OMG, HILARITY! IA, you are the wind beneath my proverbial wings. Classic retort, and of course LLB gets even more riled up at this response.  

So I turn around now to LLB and I’m like, hey girl, just leave her alone, what is even going on here she wasn’t bothering you. Something to that effect. I’m 99% sure I used the phrase “just chill out, she didn’t do anything.” I thought the whole thing was some kind of meta joke I wasn’t in on. So LLB gets super close to my face (why are bullies always getting so close to your face?) and literally sneers at me - mouth all twisted to the side, eyes narrowed to little evil creases - and goes, “oh really? Mmmmm hmmmm. OH yeah, I’m sure. OH I’m SURE she’s not doing ANYTHING.” She’s not even listening to me try to talk her down, she’s just talking over me.

OK FIRST OF ALL, don’t try to out-sarcasm me, you fucking turkey-in-a-maxi-dress, I’m a professional. But also I’m like, “... what even is this?” I literally don’t know what to do with this person. We’re almost strangers, so I’m not going to grab her by the ear and drag her outside for a hard talk like I would with a friend. Her boyfriend, of course, is just sitting at the bar doing absolutely nothing to intervene, but watching the whole scene go down and letting all of us strangers be responsible for his partner, who is attempting to start an actual physical fight with a person whose name she doesn’t even know. Cool, cool. What a stand up dude you are. Fuck you too.

IA and her companion had smartly chosen to dip out to another part of the venue while LLB was distracted by me, and a small group of helpful people had gathered because, my dears, this was now officially “a scene.” The imminent threat of a fight neutralized, I went to look for IA and apologize to her, but also to make it known to her that - despite LLB’s attempt to get me to bully alongside of her - the views expressed by LLB in no way reflect the views of my own organization.

Where did I find IA? Fucking hiding in a corner with her companion because, just like in rape culture, the onus of staying safe is on the victim instead of on the perpetrator of violence. THAT SUCKS. Her evening was robbed from her. She was there to see a kick ass feminist rock show, and instead of joyously celebrating her sisters’ victories through the power of rock and roll, she had to hide in a goddam corner. Because another woman had threatened her with violence.

The next morning, various reports on the situation noted that some texts had gone out from LLB to friends of IA attempting low-impact slander, and I myself bore witness to a retelling of the events from LLB herself that had edited me out completely, framed IA as the instigator of the event, and then called IA’s (fake, nonexistent) instigation “some white girl bullshit.”

OH. FUCKING. KAY.  

From LLB’s various social medias, I know her to have avowed publicly that she is an intersectional feminist. Hm. Ok, but, like, how does that work though? Because if you are willing to threaten violence on a member of the same group of ‘oppressed’ people to which you yourself belong (IA and LLB are both straight white women in their 30’s, so your mileage on ‘oppressed’ may vary here), how do you fancy that you’d be any different to a member of a different ethnic group, race, gender identity, etc.? If the answer is “well I’d never act that way toward a black woman,” then you’re not a fucking feminist, you don’t actually want equality - you’ve got White Savior Complex, and that is real goddam gross.

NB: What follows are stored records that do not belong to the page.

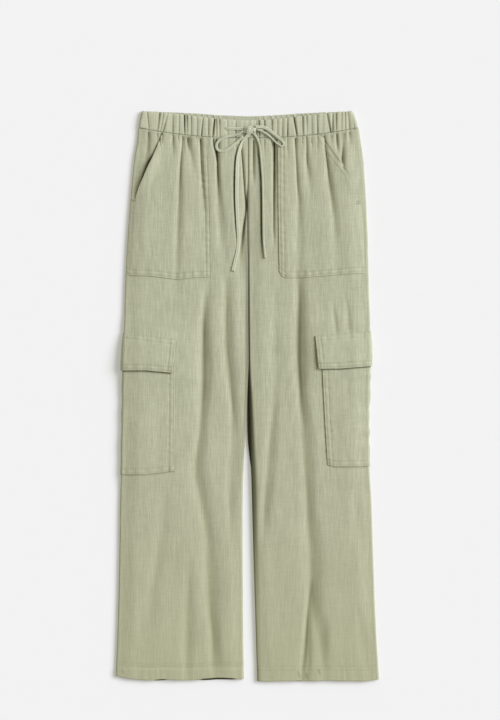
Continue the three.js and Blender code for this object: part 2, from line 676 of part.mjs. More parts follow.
const waist = new THREE.Group();
waist.add(named("waistband_front", waistbandFront(), COTTON));
waist.add(named("waistband_back", waistbandBack(), COTTON_BACK));
waist.add(named("drawstring_knot", knotGeometry(), CORD));
for (const strand of STRANDS) waist.add(named(strand.name, strandGeometry(strand), CORD));
trousers.add(waist);

export default trousers;
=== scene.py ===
import math

import bpy
import numpy as np
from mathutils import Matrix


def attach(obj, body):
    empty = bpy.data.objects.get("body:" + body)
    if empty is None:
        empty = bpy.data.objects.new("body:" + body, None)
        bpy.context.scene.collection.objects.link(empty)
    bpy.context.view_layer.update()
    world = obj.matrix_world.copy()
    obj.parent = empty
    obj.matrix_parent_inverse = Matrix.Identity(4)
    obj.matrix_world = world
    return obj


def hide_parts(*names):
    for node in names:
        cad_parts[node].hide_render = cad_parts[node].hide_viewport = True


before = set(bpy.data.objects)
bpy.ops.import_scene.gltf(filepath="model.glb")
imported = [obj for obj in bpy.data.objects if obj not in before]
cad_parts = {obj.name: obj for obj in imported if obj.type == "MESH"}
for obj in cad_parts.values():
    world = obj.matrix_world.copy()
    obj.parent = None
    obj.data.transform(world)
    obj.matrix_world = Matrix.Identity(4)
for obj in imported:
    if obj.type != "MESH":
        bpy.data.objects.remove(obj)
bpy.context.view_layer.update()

# Camera: straight above the trousers, as the photo was taken, far enough away to show no side.
# The photo is 500 by 720 pixels, and one pixel is 1.8 mm of cloth.
MM = 0.001
PIXEL = 1.8
PHOTO_HEIGHT = 720
PHOTO_MIDDLE = (4.95, 65.3)
CAMERA_DISTANCE = 12.0
CAMERA_SENSOR = 36
camera_data = bpy.data.cameras.new("camera")
camera_data.sensor_fit = "VERTICAL"
camera_data.sensor_height = CAMERA_SENSOR
camera_data.lens = CAMERA_SENSOR * CAMERA_DISTANCE / (PHOTO_HEIGHT * PIXEL * MM)
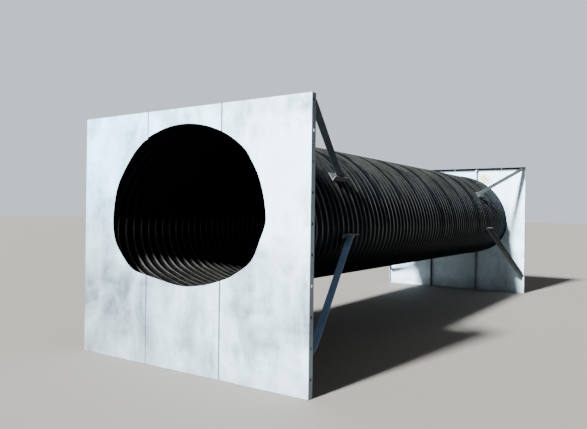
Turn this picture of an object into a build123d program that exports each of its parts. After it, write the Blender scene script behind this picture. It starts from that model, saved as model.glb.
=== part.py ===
from build123d import *
import os
from math import sin, cos, atan2, sqrt, radians, pi

os.makedirs("parts", exist_ok=True)

# ---------------------------------------------------------------- driving sizes, mm
LENGTH = 9690.0        # over both front faces, along the pipe
WALL_H = 2997.0        # headwall height
PANEL_W = 1143.0       # one of three sheet panels
SEAM_GAP = 3.0         # between neighbouring panels
SHEET = 3.4            # panel sheet
FLANGE = 76.0          # folded edge depth
BEND_R = 6.0           # outside bend radius
RELIEF = 3.0           # slit between two folded edges at a corner

HOLE_R = 16.0          # punched holes in the folded edges
FLANGE_Y = 40.0        # their distance from the front face
HOLE_STEP = 304.8      # between them, the first 63 below the top
SIDE_HOLES = [2934.0 - HOLE_STEP * i for i in range(10)]
SEAM_HOLES = [SIDE_HOLES[i] for i in (0, 7, 8, 9)]
EDGE_HOLES = (0.0,)    # along the top and bottom folded edges, from the panel's middle

# pipe outline, tangent arcs about the middle: crown, shoulders, corners, invert
PIPE_R = (1440.0, 1190.0, 684.0, 2320.0)
PIPE_A = (23.0, 84.0)  # where the crown and the shoulder end, degrees from the top
PIPE_TOP = 2818.0
PIPE_WALL = 28.0       # crest to crest depth of the corrugated wall
PIPE_CLEAR = 4.0       # folded edges are cut back this far from the pipe

# hole cut by hand in the front sheets, x and z, clockwise from the left seam; the left panel's cut is lower at the top
CUT_MAIN = [(-573, 2694), (-453, 2740), (-329, 2775), (-207, 2799), (-90, 2811), (29, 2814), (140, 2807), (255, 2791),
            (401, 2756), (568, 2696), (695, 2632), (827, 2543), (911, 2469), (985, 2366), (1052, 2256), (1099, 2154),
            (1133, 2050), (1158, 1948), (1175, 1846), (1183, 1752)]
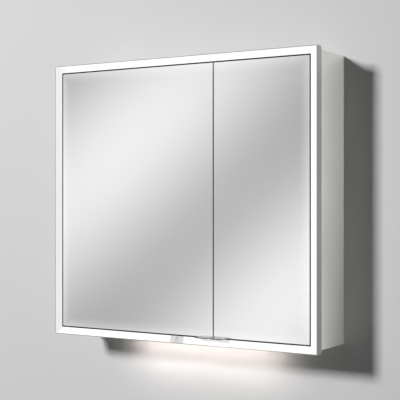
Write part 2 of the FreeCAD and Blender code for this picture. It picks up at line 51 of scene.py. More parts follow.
# Shader maths: a wrapped socket, so that an expression on values adds its Math nodes
class Value:
    def __init__(self, paint, socket):
        self.paint = paint
        self.socket = socket

    def math(self, operation, *others):
        inputs = dict(enumerate((self,) + others))
        return self.paint.add("ShaderNodeMath", {"operation": operation}, inputs)

    def __add__(self, other):
        return self.math("ADD", other)

    __radd__ = __add__

    def __mul__(self, other):
        return self.math("MULTIPLY", other)

    __rmul__ = __mul__

    def __sub__(self, other):
        return self.math("SUBTRACT", other)

    def __rsub__(self, other):
        return (self * -1) + other

    def __truediv__(self, other):
        return self.math("DIVIDE", other)

    def clamped(self):
        return self.math("MAXIMUM", 0.0).math("MINIMUM", 1.0)

    def between(self, low, high):
        return ((self - low) / (high - low)).clamped()


class Paint:
    def __init__(self, name, tree=None):
        if tree is None:
            self.material = bpy.data.materials.new(name)
            self.material.use_nodes = True
            tree = self.material.node_tree
        self.tree = tree
        tree.nodes.clear()

    def add(self, kind, settings=None, inputs=None, output=0):
        node = self.tree.nodes.new(kind)
        for key, setting in (settings or {}).items():
            if key == "stops":
                ramp = node.color_ramp
                while len(ramp.elements) < len(setting):
                    ramp.elements.new(0.5)
                for element, (position, color) in zip(ramp.elements, setting):
                    element.position = position
                    element.color = color if len(color) == 4 else (*color, 1)
            else:
                setattr(node, key, setting)
        for key, value in (inputs or {}).items():
            socket = node.inputs[key]
            if isinstance(value, Value):
                self.tree.links.new(value.socket, socket)
            elif hasattr(socket.default_value, "__len__") and len(socket.default_value) == 4:
                socket.default_value = value if len(value) == 4 else (*value, 1)
            else:
                socket.default_value = value
        return Value(self, node.outputs[output]) if node.outputs else node

    def coords(self, scale=(1, 1, 1), location=(0, 0, 0), rotation=(0, 0, 0)):
        objectCoords = self.add("ShaderNodeTexCoord", output=3)
        return self.add("ShaderNodeMapping", {}, {"Vector": objectCoords, "Scale": scale,
                                                  "Location": location, "Rotation": rotation})

    def axis(self, index):
        objectCoords = self.add("ShaderNodeTexCoord", output=3)
        return self.add("ShaderNodeSeparateXYZ", {}, {0: objectCoords}, index)

    def noise(self, scale, stretch=(1, 1, 1), detail=3.0, roughness=0.5):
        return self.add("ShaderNodeTexNoise", {}, {"Vector": self.coords(stretch), "Scale": scale,
                                                   "Detail": detail, "Roughness": roughness})

    def nearestSide(self, low, high):
        sides = (self.axis(0) - low.x, high.x - self.axis(0), self.axis(2) - low.z, high.z - self.axis(2))
        return sides[0].math("MINIMUM", sides[1]).math("MINIMUM", sides[2].math("MINIMUM", sides[3]))

    def mix(self, factor, first, second):
        return self.add("ShaderNodeMix", {"data_type": "RGBA"}, {0: factor, 6: first, 7: second}, 2)

    def bump(self, height, strength, distance):
        return self.add("ShaderNodeBump", {}, {"Strength": strength, "Distance": distance, "Height": height})

    def surface(self, inputs):
        return self.add("ShaderNodeBsdfPrincipled", {}, inputs)

    def finish(self, shader):
        self.add("ShaderNodeOutputMaterial", {}, {"Surface": shader})
        return self.material


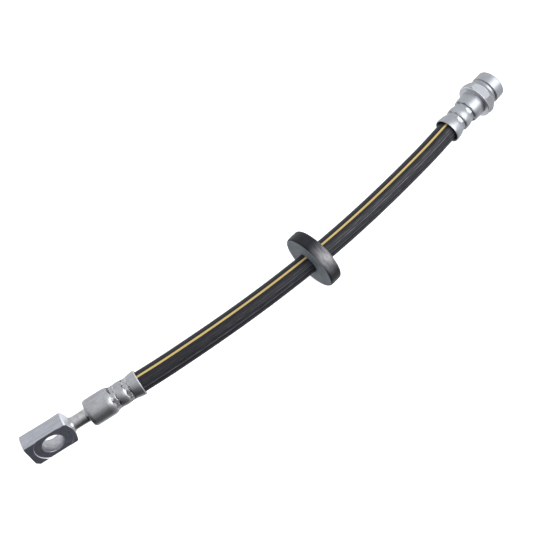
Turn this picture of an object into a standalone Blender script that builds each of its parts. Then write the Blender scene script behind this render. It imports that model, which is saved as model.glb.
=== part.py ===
"""Brake hose assembly: banjo end, crimped hose with a rubber grommet, female pipe end.

The hose lies as it would on a bench: the banjo block, the grommet's rim and the female
fitting's flange touch z = 0. X runs from the banjo to the female end.
"""
import math

import bmesh
import bpy
from mathutils import Matrix, Vector

MM = 0.001
GAP = 0.3 * MM                 # clearance kept between neighbouring solids
EDGE = 0.2 * MM                # small edge break
PART_LENGTH = 295.07 * MM      # over all, along X

# Hose
HOSE_RADIUS = 5.25 * MM
HOSE_BORE = 1.6 * MM           # radius of the fluid bore in the free length
HOSE_GRIP = 0.83               # share of the radius left under a crimp band
INSERT_BORE = 2.45 * MM        # radius of the bore where it is pushed over an insert
ROUTE_SWING = 3.59 * MM       # how far the free hose swings out to -Y
ROUTE_HEIGHT = 15.34 * MM     # height of the hose's middle at the grommet

# Banjo end, measured along its axis from the tip
BANJO_INSET = 0.660 * MM       # from the part's end to the middle of the tip face
BANJO_SIDE = 10.917 * MM
BANJO_HEIGHT = 8.413 * MM
BANJO_HEADING = math.radians(-7.5)
BANJO_PITCH = math.radians(3.0)
BANJO_FLAT_ANGLE = math.radians(61.3)   # flat's normal, from straight up towards -Y
BANJO_RADIUS = 8.5 * MM
BANJO_LENGTH = 21.75 * MM
BANJO_SHOULDER = 1.5 * MM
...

And, hey, fellow white women? Can we not, like, align ourselves with another race when we want to call each other out on stuff? Not liking another white woman’s actions does not give you carte blanche to suddenly become black for a day in order to separate yourself from what you’re trying to attack, sit back and smugly apply the label “white girl bullshit.” YOU ARE A WHITE GIRL. And guess what? You’re also acting like an asshole. No matter what color your skin is or what kind of blackwashing you do on your thoughts so you can feel vindicated and “above it,” you’re being a fucking asshole. And also kind of a racist. STOP IT. THAT DOESN’T HAVE TO BE WHO YOU ARE.   

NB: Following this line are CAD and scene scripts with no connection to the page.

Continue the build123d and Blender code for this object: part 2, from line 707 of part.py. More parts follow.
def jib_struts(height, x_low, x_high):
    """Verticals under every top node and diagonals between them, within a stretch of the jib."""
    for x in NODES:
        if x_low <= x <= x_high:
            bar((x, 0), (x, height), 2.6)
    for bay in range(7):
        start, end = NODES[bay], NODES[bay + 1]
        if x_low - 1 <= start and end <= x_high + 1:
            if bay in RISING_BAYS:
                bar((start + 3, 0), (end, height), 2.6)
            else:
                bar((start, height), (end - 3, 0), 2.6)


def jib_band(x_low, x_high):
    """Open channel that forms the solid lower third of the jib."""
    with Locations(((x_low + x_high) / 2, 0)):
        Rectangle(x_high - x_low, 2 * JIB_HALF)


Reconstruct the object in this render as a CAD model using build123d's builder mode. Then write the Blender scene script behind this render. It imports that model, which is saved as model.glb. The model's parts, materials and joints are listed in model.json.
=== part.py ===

Here’s some wisdom from a black person that I feel like this conversation could do with: “you need to check yourself before you wreck yourself.” How about that?

Look, it’s not like LLB didn’t leave behind a little precious gem for me among her trail of turds: I finally got to meet IA in real life, I like her quite a bit, and this whole thing brought us together in a way that would not have been possible otherwise. Cool. Will LLB be gunning for me now that I’ve outed her on my stupid web site? Maybe, I don’t know. What, she’s going to say that I’m talking shit? YES, THAT IS CORRECT, YOU ARE READING IT RIGHT NOW, so, confirmed. Maybe she’ll tell you I have some “shameful” STI or that I fucked someone’s boyfriend or that, I don’t know, I have a third boob or whatever (that last one would be cool tho, I’d be so popular). I would obviously care if there were lies about me out there, I’m not made of wood, but ultimately what bullies teach us is that it’s our struggles and how we react to them that define us, it’s those struggles that help us to find our creative energy and grow as people.

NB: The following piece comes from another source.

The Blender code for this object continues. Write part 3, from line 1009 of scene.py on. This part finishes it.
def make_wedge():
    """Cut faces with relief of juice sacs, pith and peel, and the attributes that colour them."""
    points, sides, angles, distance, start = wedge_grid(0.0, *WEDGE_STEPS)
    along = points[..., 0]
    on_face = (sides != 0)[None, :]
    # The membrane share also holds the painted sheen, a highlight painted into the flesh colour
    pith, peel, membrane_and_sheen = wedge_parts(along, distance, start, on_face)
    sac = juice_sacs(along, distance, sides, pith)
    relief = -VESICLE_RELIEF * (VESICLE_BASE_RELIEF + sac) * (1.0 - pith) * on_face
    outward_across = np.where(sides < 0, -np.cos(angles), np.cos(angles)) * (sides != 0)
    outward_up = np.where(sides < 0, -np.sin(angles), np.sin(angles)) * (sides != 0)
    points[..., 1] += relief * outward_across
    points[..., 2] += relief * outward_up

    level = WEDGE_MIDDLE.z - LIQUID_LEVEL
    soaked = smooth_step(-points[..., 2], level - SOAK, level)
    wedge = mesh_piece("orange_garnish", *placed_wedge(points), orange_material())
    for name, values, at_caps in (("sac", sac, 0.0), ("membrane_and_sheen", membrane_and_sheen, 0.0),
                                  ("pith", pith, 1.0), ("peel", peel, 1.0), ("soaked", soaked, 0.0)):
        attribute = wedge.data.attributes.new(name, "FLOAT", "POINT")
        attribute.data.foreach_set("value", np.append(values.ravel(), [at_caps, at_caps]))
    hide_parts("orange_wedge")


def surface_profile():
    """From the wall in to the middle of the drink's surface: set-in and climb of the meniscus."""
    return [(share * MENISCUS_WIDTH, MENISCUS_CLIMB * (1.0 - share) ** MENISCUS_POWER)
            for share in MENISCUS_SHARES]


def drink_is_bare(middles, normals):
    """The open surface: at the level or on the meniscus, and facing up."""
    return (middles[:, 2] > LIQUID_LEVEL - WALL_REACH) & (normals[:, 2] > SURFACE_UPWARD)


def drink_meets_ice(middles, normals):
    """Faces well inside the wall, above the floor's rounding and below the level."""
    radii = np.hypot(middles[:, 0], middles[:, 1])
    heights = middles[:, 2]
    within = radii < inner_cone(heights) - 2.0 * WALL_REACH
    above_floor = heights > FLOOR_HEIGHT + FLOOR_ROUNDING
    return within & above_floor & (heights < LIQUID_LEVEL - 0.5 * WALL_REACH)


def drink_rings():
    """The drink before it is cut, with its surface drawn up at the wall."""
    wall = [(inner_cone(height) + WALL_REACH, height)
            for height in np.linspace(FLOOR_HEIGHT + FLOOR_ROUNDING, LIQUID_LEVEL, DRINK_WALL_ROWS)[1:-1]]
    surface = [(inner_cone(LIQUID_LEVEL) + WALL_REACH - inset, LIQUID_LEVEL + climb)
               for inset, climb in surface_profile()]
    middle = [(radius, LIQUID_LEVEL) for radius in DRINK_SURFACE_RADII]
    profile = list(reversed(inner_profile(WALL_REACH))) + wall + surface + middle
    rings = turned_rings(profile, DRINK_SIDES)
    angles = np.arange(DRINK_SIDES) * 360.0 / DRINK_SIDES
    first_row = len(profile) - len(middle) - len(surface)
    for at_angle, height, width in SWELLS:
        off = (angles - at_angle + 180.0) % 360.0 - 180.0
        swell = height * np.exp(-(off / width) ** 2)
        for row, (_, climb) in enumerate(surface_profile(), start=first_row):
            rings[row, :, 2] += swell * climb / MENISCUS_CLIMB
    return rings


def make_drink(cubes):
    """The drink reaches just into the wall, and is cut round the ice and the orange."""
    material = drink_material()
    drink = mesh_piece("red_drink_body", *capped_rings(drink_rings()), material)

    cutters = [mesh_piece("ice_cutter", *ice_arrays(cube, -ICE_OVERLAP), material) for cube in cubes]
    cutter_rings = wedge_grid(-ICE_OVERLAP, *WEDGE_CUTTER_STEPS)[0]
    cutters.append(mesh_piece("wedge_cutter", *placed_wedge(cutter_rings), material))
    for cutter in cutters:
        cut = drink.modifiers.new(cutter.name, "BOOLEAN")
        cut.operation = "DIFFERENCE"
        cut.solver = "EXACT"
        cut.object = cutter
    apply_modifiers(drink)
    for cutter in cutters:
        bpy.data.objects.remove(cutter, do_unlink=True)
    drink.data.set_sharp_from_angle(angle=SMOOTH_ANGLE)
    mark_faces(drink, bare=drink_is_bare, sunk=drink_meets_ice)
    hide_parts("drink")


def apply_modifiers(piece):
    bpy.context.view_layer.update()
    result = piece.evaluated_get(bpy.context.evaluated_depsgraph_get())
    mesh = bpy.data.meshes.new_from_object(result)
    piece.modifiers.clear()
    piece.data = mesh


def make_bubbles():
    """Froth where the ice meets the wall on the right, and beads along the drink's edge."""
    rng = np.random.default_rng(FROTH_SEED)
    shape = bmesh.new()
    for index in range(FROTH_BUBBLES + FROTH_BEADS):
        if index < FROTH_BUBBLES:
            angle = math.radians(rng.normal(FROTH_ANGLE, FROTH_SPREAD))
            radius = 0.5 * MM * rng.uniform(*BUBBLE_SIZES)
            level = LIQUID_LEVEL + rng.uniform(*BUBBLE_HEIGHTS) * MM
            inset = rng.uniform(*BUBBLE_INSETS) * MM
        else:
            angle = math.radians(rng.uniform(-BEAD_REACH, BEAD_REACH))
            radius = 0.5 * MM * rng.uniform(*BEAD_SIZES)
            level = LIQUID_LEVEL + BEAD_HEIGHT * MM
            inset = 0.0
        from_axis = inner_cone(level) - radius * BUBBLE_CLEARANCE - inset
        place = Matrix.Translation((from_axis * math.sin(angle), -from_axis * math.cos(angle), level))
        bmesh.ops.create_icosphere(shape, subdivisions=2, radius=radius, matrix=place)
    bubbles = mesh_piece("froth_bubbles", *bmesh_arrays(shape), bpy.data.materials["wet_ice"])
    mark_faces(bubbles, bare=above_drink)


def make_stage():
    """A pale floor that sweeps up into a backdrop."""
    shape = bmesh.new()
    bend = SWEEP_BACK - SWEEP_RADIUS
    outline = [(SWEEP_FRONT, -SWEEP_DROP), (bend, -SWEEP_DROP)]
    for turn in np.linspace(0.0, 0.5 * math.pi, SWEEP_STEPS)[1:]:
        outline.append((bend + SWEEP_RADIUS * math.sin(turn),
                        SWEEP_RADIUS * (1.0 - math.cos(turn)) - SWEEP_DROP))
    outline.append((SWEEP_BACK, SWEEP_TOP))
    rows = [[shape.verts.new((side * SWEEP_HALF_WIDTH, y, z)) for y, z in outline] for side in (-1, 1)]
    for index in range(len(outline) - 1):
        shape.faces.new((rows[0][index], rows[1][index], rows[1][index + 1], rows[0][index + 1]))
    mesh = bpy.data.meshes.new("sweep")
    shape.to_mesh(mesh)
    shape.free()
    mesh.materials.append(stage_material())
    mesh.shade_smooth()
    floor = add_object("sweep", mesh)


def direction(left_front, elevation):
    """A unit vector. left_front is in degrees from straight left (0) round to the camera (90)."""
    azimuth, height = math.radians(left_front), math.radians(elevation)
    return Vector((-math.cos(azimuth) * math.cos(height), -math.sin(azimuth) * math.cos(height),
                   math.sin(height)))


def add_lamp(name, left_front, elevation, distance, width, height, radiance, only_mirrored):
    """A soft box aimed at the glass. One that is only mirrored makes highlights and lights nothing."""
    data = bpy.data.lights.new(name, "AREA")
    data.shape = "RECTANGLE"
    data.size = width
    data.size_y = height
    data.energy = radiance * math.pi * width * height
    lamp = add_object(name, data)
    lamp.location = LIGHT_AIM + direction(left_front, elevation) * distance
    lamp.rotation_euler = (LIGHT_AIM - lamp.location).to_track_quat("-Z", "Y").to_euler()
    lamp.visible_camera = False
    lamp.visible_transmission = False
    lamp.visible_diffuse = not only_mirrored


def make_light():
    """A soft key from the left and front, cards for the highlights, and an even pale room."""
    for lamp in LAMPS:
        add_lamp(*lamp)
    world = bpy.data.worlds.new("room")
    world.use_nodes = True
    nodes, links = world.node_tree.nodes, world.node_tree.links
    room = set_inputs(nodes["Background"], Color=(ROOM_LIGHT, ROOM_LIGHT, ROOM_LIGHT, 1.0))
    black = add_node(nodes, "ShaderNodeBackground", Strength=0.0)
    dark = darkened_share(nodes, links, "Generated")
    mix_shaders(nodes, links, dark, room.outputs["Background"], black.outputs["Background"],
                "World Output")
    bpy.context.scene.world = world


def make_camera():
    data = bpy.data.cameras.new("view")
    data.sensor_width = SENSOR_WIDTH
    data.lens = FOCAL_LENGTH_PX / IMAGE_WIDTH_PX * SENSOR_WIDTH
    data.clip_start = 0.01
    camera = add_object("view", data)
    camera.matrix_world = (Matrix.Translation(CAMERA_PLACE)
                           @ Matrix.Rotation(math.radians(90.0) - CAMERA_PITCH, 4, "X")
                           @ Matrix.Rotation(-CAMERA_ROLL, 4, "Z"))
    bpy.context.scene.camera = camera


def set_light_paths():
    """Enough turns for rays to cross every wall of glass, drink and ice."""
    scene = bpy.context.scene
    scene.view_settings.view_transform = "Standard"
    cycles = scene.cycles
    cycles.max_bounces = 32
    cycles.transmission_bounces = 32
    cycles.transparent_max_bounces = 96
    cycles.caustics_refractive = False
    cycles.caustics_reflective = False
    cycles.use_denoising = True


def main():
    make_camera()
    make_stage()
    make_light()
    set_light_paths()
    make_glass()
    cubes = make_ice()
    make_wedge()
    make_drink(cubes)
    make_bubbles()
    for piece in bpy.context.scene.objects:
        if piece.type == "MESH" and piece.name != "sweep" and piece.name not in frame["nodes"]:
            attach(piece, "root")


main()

And you guys know my policy on mistakes, of which I’ve made so, so goddam many: forgiveness is good and beautiful, and it’s a gift that can redeem and enrich both the forgiver and the forgivee. I make no claims on the core emotional content of any bully, lady or otherwise. But what I cannot abide is pretending this problem of adult, woman-on-woman bullying doesn’t exist, because it definitely exists and is pervasive throughout all kinds of groups of women, from strangers like in this story, to church groups, yoga culture, mom groups, workplaces and even the closest friendships and families.     

And so, Lady Bullies of all ilks, I say to thee: YOU ARE NOT EVEN A LITTLE BIT SLICK, WE SEE YOU. We see what you do, we see the effects, and most of us are TOO NICE to say anything about it because we’ve been brought up to be polite at all costs. But I am not too nice to say anything about it. FUCK POLITENESS. I am not one of these people that believes we should all be friends and support each other unconditionally. BUT. It’s time to grow up and be the true feminists that we say we are, be the change we want to see, be impeccable with our words and actions, be GOOD to each other, even when we’re not friends. Be truthful, be honest. Even when we’re jealous. Even when there’s a dick we covet that currently rents a summer home in some other lady’s orifices. Even when someone has pissed us off or makes us feel insecure. STILL BE GOOD, even during those times. You’ll feel better about everything, I swear.

OK, that’s it. I’m gonna go be sanctimonious somewhere else now.